La palabra “élite” procede del francés y los franceses
la pronuncian [elít], con la sílaba tónica en la “i”. Siguiendo la
pronunciación etimológica, el castellano adaptó el término a la forma llana
“elite” [elíte]. Pero como el vocablo circuló durante algún tiempo como
extranjerismo en su forma original, élite, se extendió la pronunciación
de la palabra como si fuera esdrújula, interpretando erróneamente esa tilde
francesa a la manera española. Es por eso que hoy el uso de “élite” se
considera correcto, aunque antietimológico.

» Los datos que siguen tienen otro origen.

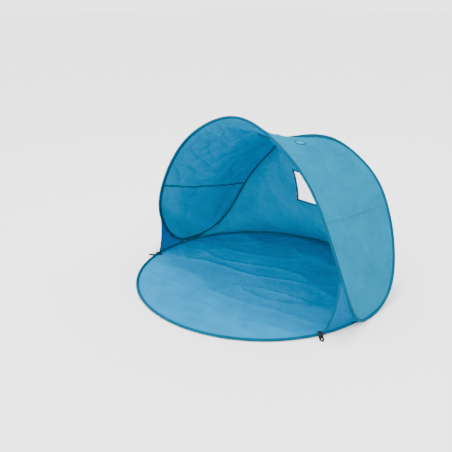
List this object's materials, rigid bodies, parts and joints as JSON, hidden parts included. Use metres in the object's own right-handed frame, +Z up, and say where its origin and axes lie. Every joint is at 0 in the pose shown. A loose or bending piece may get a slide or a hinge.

Digo esto por si algún ilustrado, afrancesado,
puntilloso, resabido o pedante me reprochara en el título de este artículo la
tamaña herejía de vulnerar la fonética gala o de claudicar al humillarla a la
ignorancia del vulgo. Quien en esas zarandajas repara es el mismo que le
reprocha a uno no ver las películas en versión original, sobre todo si son
vietnamitas o iraníes, comer palomitas en un cine, no usar los palillos con el sushi,
seguir la Eurocopa de fútbol, cantar un gol en lugar de un aria de Verdi, leer
a Pérez-Reverte o saltar en un concierto de Loquillo. Y se arrogan una suerte
de superioridad intelectual y hasta moral con quienes hacemos todo eso,
juzgándonos gente mediocre y sin sensibilidad sin tan siquiera conocernos. Populacho.
El primer error de estos paladines de la alta cultura
es creer que ambos mundos son incompatibles o irreconciliables, como si uno no
pudiera vibrar con su equipo de fútbol por la tarde e irse por la noche a ver
una obra de teatro de Harold Pinter. Es el mismo desprecio que demostraron los
estudiosos de antaño por todo lo que tuviera que ver con la literatura de corte
popular, sólo por ser popular, hasta que el Romanticismo restituyó el
Romancero. Pero, claro, Menéndez Pidal debió de ser un paleto. El otro error es la generalización. Ni todos
los aficionados al fútbol son los vándalos que arrojan bengalas al campo ni
todos los que leen a Joyce son unos dechados de virtudes. Hemingway iba a los
toros y nadie piensa que fuera por ello un depravado; es el mismo que luego era
capaz de escribir El viejo y el mar.
Lo peor de todo esto es que muchos de los que
despotrican desde la alta atalaya de su refinamiento cultural, lo hacen por
pura impostura. Las redes sociales, especialmente, se han convertido en un
escaparate donde demostrar al mundo lo cultas e instruidas que son algunas
personas. Aquí una cita de Séneca, a quien nunca han leído, allá una reflexión
de Rousseau, a quien vieron por última vez en el COU, acullá (¿veis? Yo también
sé decir “acullá”), un aforismo de Hume. Y entre perla y perla, vomitan su
perfumada bilis de hombres superiores sobre el atroz envilecimiento de los que
leen un best seller o van a ver el último blockbuster americano
(¿veis? Yo también sé decir blockbuster y hasta cine pop corn; y
encima lo veo, ¡a la hoguera conmigo!).
Los que verdaderamente pertenecen a la élite cultural,
aquellos que han alcanzado, merced a su formación, pasión, sacrificio y
esfuerzo, un vasto bagaje humanístico, no se dedican a juzgar a nadie porque,
entre otras cosas, saben apreciar los matices y la complejidad del mundo
cultural, que no está formado por compartimentos estancos, absolutos o
excluyentes. Y tampoco necesitan reivindicarse en Twitter o Facebook porque no
tienen complejos y su propia preparación les hace sentirse plenos. Mientras el
listillo de turno continúa su cruzada contra la turba inculta que va al fútbol
y la exhibe, como adalid que es, en las redes sociales, al verdadero hombre de
la élite cultural no se le ve nunca por esos lares. Anda en las bibliotecas,
entre libros.
2 comentarios:
Gracias, Píramo. Entre tanta prosa administrativa para preparar las odiosas programaciones, se agradece la lectura de un texto como el tuyo.
En cuanto al debate de si "élite" o "elite", el DRAE ya recoge las dos formas. Así es que que cada uno opte por la que prefiera, ¿no te parece?
Sencillamente genial. Tienes toda la razón.